■ The problem
Can you restate the lines of the entries below, word for word, from the first one through the line that includes "far_points, [(0, 1, 2, 3)])"?

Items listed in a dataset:
☆ ☆ ☆ ☆ ☆ ☆ ☆

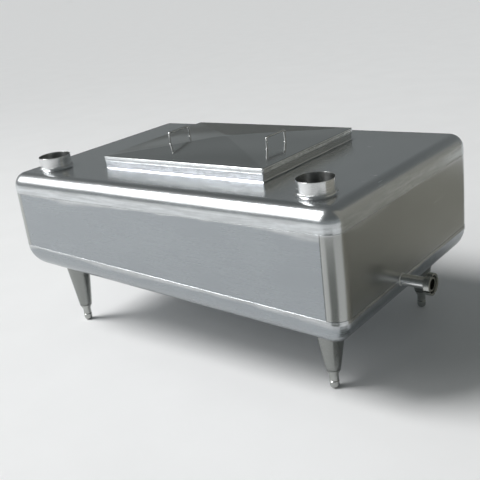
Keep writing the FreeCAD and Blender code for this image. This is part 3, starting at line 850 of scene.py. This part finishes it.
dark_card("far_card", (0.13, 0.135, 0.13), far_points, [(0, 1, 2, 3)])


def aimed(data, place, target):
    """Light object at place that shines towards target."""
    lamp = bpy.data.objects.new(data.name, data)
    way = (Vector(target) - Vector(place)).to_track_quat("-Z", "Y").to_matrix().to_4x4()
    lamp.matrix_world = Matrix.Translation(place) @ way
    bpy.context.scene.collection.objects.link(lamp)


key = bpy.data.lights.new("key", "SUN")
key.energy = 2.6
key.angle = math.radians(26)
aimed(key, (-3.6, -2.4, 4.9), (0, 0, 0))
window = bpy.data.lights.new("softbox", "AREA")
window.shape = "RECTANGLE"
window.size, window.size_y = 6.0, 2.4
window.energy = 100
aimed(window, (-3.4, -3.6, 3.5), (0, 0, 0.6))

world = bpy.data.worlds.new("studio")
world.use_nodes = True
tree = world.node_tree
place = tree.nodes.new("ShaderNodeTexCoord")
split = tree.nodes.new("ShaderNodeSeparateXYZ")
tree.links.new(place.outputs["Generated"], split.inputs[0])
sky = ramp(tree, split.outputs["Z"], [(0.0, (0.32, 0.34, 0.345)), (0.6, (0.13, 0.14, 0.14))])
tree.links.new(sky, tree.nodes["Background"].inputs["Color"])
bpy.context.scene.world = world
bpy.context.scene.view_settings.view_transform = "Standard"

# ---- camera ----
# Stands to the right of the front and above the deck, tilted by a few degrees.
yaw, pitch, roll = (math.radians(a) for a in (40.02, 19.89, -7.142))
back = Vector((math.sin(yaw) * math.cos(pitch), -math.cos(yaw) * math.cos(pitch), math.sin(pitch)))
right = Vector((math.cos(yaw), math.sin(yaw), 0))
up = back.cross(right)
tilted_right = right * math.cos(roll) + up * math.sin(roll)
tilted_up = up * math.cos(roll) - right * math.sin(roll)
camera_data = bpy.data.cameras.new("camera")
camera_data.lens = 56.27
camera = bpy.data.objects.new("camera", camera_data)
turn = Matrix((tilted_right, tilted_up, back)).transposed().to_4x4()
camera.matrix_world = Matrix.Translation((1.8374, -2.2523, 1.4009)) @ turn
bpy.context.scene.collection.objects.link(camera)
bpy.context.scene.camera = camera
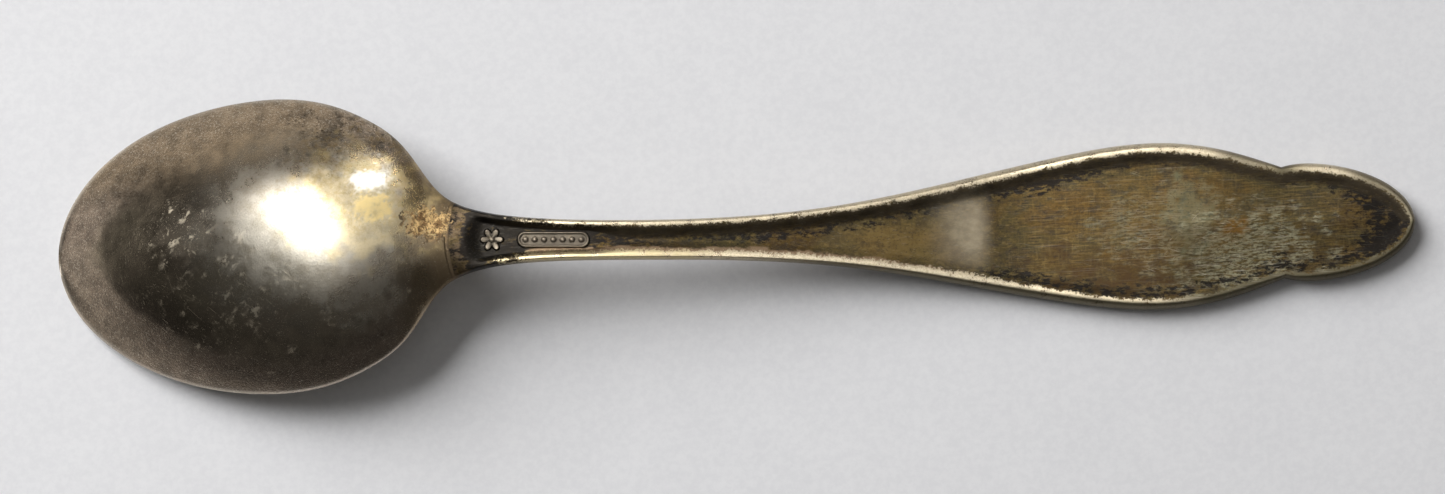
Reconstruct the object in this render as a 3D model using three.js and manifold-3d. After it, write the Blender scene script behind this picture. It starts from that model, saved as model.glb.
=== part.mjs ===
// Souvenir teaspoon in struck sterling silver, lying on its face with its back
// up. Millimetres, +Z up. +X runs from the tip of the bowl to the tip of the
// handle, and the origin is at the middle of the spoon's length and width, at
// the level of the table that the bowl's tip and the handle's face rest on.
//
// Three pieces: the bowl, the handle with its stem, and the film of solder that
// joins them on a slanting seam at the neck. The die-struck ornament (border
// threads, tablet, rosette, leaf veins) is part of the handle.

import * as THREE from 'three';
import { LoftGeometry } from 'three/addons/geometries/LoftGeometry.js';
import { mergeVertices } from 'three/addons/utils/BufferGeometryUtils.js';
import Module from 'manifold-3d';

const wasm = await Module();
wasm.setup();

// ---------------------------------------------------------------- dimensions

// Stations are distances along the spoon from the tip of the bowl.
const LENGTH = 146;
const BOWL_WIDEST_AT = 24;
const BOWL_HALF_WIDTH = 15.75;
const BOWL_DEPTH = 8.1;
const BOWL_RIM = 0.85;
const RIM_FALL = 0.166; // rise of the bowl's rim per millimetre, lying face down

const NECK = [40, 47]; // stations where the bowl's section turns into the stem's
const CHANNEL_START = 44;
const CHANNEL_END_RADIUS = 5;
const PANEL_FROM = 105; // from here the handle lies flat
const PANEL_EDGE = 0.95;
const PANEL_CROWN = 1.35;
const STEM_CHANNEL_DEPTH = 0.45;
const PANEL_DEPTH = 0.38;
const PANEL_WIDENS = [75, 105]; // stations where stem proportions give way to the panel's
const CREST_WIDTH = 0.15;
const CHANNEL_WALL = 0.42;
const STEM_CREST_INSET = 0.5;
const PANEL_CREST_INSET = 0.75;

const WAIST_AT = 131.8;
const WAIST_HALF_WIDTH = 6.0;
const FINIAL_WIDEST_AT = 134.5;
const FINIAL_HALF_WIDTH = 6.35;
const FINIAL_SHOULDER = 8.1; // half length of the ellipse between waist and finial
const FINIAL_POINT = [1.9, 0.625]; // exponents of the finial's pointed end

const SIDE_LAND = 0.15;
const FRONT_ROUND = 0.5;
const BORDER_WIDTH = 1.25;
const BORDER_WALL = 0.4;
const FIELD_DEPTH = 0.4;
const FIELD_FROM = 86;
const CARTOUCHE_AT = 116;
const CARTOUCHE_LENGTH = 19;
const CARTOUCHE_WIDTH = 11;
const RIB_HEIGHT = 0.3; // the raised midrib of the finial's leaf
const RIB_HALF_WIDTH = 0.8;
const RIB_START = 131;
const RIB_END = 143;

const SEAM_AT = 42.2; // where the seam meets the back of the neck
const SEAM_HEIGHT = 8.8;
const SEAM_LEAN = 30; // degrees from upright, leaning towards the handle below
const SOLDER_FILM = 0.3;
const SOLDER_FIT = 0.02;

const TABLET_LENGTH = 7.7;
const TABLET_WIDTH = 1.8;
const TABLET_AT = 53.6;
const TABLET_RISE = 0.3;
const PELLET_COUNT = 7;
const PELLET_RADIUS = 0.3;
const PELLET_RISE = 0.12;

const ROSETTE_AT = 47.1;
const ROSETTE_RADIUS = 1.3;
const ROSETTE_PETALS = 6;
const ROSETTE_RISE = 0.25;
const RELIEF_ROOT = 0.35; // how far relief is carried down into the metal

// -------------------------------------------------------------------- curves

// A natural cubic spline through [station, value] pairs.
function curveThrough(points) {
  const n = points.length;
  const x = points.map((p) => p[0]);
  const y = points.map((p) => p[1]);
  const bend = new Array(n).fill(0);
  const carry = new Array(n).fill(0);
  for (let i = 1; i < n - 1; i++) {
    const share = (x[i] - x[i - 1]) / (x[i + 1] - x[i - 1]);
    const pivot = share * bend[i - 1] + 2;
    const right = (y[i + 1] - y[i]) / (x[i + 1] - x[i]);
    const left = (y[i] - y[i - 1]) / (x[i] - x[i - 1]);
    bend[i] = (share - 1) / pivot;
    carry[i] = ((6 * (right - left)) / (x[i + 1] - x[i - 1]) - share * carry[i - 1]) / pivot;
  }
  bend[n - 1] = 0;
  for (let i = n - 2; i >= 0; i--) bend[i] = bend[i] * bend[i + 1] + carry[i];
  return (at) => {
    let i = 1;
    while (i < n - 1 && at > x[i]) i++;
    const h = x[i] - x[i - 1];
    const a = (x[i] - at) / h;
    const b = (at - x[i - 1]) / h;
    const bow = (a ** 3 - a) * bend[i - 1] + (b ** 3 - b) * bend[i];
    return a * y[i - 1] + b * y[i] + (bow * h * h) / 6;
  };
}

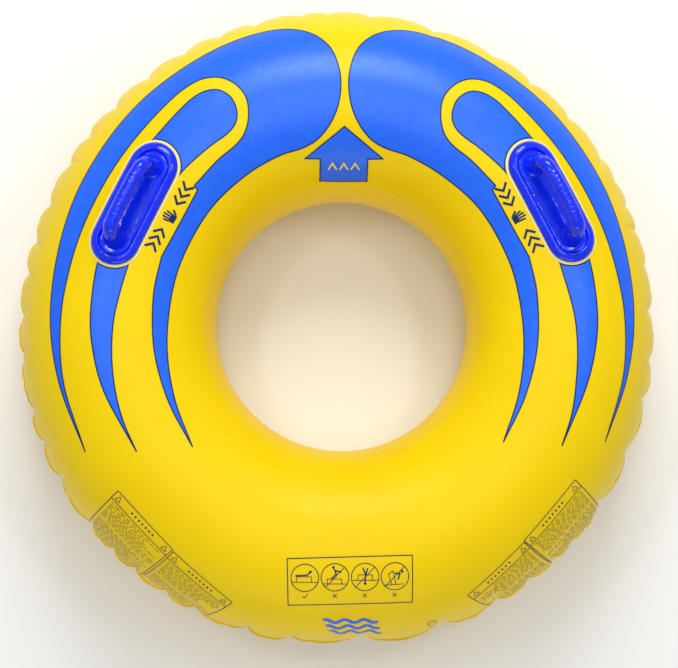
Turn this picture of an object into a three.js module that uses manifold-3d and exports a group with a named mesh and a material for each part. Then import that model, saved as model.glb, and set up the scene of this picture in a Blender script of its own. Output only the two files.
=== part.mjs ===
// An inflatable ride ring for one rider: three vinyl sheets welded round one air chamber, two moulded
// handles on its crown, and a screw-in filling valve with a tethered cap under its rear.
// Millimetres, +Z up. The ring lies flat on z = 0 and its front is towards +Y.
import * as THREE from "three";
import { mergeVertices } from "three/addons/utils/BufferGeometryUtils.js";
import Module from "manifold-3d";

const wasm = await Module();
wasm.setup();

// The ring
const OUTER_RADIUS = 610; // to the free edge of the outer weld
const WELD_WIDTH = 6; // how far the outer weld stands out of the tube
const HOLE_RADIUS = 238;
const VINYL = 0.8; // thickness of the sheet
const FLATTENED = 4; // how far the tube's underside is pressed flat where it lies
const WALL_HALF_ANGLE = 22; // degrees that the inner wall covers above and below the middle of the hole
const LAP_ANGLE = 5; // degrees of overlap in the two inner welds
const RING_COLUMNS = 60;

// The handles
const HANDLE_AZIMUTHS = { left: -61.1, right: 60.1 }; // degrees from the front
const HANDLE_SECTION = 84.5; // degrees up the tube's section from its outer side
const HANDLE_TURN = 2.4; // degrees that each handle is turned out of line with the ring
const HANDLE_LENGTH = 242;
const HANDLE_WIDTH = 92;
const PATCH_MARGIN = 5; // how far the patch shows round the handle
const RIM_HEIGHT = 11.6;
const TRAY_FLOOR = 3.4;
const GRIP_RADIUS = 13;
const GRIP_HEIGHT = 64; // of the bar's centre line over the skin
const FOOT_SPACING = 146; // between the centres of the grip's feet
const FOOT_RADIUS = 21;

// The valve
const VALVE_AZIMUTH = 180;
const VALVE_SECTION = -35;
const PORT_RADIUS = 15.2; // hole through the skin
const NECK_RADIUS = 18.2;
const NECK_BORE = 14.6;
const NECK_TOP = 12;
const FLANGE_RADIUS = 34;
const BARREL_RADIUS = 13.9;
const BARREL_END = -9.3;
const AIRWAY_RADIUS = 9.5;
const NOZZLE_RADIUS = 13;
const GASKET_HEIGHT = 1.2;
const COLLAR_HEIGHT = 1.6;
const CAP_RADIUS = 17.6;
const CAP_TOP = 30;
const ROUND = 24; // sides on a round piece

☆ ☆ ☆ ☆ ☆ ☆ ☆

■ Exercise answer
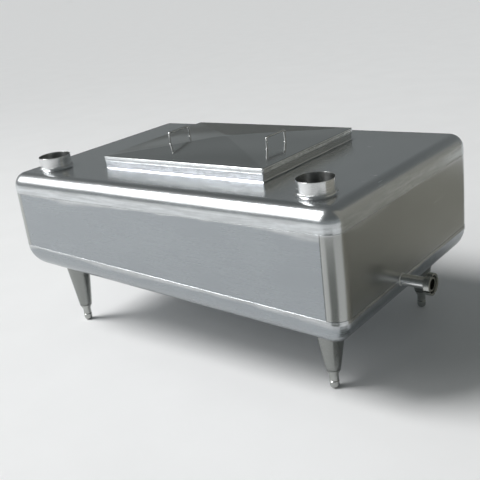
Keep writing the FreeCAD and Blender code for this image. This is part 3, starting at line 850 of scene.py. This part finishes it.
dark_card("far_card", (0.13, 0.135, 0.13), far_points, [(0, 1, 2, 3)])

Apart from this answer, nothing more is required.